Brief
Every line from the one containing "bpy.data.objects.remove(obj)" to the final line of the material below must be reproduced exactly; leave out all other lines.

Data excerpt

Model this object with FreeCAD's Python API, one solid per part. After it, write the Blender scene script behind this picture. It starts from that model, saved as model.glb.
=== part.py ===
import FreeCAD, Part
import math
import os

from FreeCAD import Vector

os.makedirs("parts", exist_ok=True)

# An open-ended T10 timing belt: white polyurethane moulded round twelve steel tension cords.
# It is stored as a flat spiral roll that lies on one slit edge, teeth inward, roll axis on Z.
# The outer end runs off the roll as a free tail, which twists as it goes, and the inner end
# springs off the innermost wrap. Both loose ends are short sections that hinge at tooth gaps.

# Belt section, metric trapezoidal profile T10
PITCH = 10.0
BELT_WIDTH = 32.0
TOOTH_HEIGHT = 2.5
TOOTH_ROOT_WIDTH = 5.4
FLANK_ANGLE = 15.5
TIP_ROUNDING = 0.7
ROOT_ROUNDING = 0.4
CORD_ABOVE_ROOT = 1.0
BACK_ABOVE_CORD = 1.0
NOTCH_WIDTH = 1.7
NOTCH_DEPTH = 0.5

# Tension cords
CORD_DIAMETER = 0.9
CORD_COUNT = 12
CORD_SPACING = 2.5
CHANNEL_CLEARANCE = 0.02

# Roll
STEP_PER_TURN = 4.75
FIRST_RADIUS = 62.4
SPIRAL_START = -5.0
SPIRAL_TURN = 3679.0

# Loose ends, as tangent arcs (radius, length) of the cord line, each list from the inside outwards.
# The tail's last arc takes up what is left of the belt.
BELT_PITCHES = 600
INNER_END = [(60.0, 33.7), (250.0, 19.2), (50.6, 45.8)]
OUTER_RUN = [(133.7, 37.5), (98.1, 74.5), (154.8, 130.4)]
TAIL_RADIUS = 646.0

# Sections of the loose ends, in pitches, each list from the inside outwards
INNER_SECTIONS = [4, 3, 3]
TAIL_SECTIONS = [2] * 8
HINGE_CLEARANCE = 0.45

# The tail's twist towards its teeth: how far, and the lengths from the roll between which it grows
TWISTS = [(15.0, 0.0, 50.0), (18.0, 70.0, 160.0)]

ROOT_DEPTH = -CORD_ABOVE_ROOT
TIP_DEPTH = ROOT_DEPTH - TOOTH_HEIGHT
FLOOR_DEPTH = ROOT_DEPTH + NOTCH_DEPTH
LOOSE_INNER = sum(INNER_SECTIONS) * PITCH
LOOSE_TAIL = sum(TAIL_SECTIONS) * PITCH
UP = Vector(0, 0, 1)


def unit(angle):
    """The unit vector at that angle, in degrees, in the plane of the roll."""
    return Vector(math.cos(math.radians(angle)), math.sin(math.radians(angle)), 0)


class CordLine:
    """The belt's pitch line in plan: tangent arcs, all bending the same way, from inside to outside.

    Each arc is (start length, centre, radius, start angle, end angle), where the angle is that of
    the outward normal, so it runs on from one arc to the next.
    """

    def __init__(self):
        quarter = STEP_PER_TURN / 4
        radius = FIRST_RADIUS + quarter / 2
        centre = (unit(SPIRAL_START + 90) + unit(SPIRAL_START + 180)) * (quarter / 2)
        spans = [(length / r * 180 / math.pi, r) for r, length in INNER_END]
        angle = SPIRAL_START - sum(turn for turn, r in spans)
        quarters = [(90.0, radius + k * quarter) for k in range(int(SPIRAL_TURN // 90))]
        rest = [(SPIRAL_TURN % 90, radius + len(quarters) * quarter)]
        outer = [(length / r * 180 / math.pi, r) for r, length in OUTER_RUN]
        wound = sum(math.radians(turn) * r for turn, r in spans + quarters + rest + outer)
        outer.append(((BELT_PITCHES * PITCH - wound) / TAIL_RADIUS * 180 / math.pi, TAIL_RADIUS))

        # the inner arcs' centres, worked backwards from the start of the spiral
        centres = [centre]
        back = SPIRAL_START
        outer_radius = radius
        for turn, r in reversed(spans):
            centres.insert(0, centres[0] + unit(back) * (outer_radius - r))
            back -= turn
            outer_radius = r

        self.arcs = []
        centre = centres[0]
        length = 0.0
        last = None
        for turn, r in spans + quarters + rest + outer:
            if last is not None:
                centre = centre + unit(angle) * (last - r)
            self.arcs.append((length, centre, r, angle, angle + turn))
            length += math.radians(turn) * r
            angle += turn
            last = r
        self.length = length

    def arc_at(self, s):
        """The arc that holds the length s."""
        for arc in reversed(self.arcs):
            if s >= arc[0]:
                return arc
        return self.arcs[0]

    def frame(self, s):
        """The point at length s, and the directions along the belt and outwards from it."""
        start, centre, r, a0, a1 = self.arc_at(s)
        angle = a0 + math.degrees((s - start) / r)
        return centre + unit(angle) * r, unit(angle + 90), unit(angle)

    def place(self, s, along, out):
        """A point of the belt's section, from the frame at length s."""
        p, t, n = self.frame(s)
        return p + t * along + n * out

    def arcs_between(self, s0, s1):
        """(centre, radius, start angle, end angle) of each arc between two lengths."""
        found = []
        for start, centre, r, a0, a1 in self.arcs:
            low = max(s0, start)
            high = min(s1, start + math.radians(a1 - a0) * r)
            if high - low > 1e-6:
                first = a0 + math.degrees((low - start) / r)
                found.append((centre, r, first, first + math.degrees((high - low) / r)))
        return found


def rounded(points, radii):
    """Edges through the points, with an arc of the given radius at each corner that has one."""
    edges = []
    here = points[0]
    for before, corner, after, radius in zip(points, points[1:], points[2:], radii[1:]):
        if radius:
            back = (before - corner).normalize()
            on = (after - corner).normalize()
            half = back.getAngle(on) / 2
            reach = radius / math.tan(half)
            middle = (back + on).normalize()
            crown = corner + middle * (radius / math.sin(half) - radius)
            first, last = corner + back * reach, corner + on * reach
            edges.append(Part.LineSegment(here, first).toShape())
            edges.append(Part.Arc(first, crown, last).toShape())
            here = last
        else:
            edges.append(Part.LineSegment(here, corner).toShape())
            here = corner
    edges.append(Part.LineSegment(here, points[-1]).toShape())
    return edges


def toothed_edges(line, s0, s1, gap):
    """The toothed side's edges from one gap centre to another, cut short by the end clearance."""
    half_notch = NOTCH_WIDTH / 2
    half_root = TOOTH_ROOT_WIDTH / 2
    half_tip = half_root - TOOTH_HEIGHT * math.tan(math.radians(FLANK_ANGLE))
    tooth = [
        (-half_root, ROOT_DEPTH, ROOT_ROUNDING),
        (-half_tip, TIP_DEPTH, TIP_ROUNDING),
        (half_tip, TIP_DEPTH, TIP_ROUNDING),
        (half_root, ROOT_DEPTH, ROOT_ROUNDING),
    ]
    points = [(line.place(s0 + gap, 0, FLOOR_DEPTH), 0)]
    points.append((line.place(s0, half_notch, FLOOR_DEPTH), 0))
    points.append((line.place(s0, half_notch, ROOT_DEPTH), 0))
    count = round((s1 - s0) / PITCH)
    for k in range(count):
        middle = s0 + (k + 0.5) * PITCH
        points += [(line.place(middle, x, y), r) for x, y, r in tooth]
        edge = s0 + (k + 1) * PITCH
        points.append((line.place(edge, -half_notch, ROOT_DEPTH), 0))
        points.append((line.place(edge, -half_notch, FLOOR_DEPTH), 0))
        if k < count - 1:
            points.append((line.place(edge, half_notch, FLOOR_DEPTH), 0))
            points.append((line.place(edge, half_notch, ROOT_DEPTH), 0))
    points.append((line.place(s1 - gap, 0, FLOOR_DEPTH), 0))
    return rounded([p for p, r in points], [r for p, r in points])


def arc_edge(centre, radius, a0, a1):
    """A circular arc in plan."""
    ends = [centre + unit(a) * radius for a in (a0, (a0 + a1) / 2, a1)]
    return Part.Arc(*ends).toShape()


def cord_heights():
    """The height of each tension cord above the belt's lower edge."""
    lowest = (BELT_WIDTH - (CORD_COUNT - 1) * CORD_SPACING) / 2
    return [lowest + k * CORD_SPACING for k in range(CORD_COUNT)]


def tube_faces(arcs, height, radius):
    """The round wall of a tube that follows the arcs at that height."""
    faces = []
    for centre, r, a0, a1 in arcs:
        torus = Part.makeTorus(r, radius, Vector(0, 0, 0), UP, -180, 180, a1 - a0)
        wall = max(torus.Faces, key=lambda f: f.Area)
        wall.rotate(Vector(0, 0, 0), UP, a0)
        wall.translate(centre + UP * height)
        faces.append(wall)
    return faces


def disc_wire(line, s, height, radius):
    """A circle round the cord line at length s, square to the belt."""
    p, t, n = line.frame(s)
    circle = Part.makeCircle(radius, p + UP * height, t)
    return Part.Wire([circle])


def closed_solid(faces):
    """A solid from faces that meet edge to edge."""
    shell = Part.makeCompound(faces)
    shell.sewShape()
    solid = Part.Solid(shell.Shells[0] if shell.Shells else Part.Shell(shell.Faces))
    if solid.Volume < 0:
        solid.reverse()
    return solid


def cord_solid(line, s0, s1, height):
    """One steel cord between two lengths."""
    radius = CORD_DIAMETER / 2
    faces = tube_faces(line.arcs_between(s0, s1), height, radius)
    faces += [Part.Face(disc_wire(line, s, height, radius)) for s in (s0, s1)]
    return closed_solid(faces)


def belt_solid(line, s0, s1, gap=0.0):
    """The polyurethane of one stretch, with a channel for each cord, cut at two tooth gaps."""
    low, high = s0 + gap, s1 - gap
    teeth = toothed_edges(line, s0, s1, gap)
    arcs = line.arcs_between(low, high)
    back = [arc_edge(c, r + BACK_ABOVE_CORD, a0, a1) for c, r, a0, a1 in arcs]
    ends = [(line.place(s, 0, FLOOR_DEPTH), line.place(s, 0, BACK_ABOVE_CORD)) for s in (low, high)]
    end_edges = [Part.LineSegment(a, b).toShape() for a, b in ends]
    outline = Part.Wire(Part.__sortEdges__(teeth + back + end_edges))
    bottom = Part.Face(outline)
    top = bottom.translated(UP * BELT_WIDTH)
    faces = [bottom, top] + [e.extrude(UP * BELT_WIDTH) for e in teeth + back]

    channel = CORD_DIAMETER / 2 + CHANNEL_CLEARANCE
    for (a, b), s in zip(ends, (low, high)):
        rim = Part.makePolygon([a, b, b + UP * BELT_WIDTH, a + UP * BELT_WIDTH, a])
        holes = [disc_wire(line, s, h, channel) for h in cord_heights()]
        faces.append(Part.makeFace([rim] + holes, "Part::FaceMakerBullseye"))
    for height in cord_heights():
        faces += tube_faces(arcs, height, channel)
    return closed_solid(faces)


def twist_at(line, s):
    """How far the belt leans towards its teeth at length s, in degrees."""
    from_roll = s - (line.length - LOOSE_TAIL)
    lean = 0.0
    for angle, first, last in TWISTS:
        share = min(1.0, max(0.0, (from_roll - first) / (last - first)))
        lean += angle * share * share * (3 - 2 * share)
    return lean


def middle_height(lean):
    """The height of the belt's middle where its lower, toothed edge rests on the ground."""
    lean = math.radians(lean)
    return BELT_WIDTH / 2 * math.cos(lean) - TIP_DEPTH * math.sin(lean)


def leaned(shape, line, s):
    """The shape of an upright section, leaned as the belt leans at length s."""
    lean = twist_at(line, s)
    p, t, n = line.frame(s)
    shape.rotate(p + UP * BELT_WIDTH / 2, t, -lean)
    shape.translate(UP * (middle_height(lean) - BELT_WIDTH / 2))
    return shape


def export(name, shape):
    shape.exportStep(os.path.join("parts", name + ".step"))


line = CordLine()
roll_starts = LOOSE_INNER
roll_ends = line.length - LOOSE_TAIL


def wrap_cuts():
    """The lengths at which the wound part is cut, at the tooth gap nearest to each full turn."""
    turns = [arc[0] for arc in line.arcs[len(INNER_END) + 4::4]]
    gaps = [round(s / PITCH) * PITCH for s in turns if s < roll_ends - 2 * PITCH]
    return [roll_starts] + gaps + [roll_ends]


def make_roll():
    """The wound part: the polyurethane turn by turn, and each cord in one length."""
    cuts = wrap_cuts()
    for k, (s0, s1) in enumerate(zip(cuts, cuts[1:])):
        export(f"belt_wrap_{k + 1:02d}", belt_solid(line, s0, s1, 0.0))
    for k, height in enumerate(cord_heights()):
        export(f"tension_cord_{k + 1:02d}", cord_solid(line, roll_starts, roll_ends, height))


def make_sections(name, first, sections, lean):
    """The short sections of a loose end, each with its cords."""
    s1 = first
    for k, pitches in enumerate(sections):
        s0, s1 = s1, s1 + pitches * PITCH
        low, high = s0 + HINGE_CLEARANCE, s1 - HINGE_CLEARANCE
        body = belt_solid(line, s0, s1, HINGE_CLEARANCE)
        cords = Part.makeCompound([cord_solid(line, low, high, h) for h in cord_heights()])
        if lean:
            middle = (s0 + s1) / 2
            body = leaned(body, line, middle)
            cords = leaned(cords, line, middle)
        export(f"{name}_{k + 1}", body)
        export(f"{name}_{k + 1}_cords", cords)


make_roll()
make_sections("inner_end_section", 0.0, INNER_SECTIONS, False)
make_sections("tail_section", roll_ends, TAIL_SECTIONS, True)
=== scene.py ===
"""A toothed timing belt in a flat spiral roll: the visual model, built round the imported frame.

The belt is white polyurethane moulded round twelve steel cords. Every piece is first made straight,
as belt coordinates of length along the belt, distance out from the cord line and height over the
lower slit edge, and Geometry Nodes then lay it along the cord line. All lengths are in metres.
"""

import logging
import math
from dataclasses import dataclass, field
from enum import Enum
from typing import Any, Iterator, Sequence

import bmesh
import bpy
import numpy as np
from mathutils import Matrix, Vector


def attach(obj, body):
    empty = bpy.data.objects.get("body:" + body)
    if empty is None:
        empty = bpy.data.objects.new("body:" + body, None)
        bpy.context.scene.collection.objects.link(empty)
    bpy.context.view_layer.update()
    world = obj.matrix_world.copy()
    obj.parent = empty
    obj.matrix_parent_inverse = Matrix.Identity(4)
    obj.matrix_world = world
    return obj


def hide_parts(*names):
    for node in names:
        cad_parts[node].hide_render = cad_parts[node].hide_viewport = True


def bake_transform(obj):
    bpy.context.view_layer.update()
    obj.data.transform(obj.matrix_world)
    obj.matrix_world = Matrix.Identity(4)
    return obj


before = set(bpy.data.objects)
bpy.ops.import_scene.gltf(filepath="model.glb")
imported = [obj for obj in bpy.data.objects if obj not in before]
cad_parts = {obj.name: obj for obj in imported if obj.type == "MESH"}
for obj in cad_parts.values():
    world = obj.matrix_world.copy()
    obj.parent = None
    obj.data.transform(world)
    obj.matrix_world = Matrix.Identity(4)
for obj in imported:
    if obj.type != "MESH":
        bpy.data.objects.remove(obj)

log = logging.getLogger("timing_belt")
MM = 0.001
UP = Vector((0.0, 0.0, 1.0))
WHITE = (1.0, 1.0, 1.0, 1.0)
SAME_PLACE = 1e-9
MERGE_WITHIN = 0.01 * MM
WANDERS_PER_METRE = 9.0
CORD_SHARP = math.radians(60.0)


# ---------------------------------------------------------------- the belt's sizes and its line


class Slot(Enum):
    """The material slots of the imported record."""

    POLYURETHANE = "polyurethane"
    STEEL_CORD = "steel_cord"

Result
        bpy.data.objects.remove(obj)

log = logging.getLogger("timing_belt")
MM = 0.001
UP = Vector((0.0, 0.0, 1.0))
WHITE = (1.0, 1.0, 1.0, 1.0)
SAME_PLACE = 1e-9
MERGE_WITHIN = 0.01 * MM
WANDERS_PER_METRE = 9.0
CORD_SHARP = math.radians(60.0)


# ---------------------------------------------------------------- the belt's sizes and its line


class Slot(Enum):
    """The material slots of the imported record."""

    POLYURETHANE = "polyurethane"
    STEEL_CORD = "steel_cord"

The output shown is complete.